Please print the full listing exactly.
====== Supplied information ======
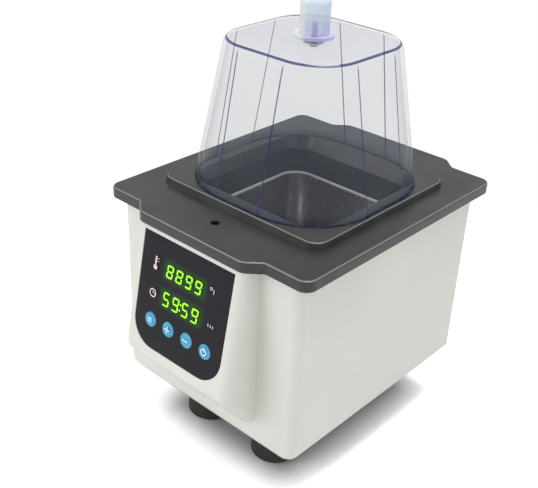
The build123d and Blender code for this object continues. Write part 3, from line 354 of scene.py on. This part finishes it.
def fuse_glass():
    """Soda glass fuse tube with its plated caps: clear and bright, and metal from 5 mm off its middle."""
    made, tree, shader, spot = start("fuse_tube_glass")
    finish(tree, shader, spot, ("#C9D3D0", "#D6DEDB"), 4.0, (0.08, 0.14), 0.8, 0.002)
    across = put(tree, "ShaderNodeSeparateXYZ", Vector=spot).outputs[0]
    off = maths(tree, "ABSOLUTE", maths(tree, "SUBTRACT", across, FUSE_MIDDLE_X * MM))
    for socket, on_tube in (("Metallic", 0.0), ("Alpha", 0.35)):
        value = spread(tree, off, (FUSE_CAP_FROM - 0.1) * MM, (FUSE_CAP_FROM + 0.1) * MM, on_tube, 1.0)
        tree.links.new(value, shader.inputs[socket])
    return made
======
Written response »
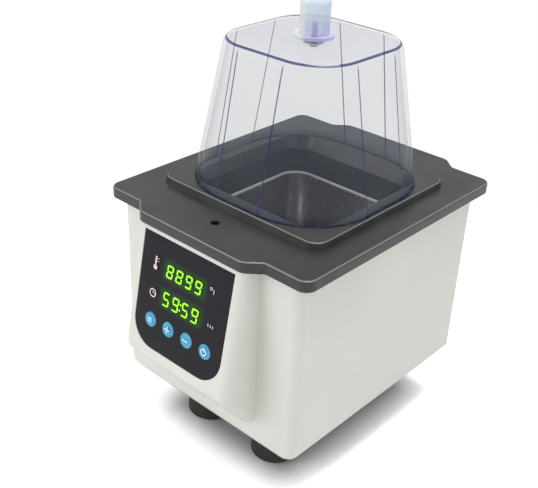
The build123d and Blender code for this object continues. Write part 3, from line 354 of scene.py on. This part finishes it.
def fuse_glass():
    """Soda glass fuse tube with its plated caps: clear and bright, and metal from 5 mm off its middle."""
    made, tree, shader, spot = start("fuse_tube_glass")
    finish(tree, shader, spot, ("#C9D3D0", "#D6DEDB"), 4.0, (0.08, 0.14), 0.8, 0.002)
    across = put(tree, "ShaderNodeSeparateXYZ", Vector=spot).outputs[0]
    off = maths(tree, "ABSOLUTE", maths(tree, "SUBTRACT", across, FUSE_MIDDLE_X * MM))
    for socket, on_tube in (("Metallic", 0.0), ("Alpha", 0.35)):
        value = spread(tree, off, (FUSE_CAP_FROM - 0.1) * MM, (FUSE_CAP_FROM + 0.1) * MM, on_tube, 1.0)
        tree.links.new(value, shader.inputs[socket])
    return made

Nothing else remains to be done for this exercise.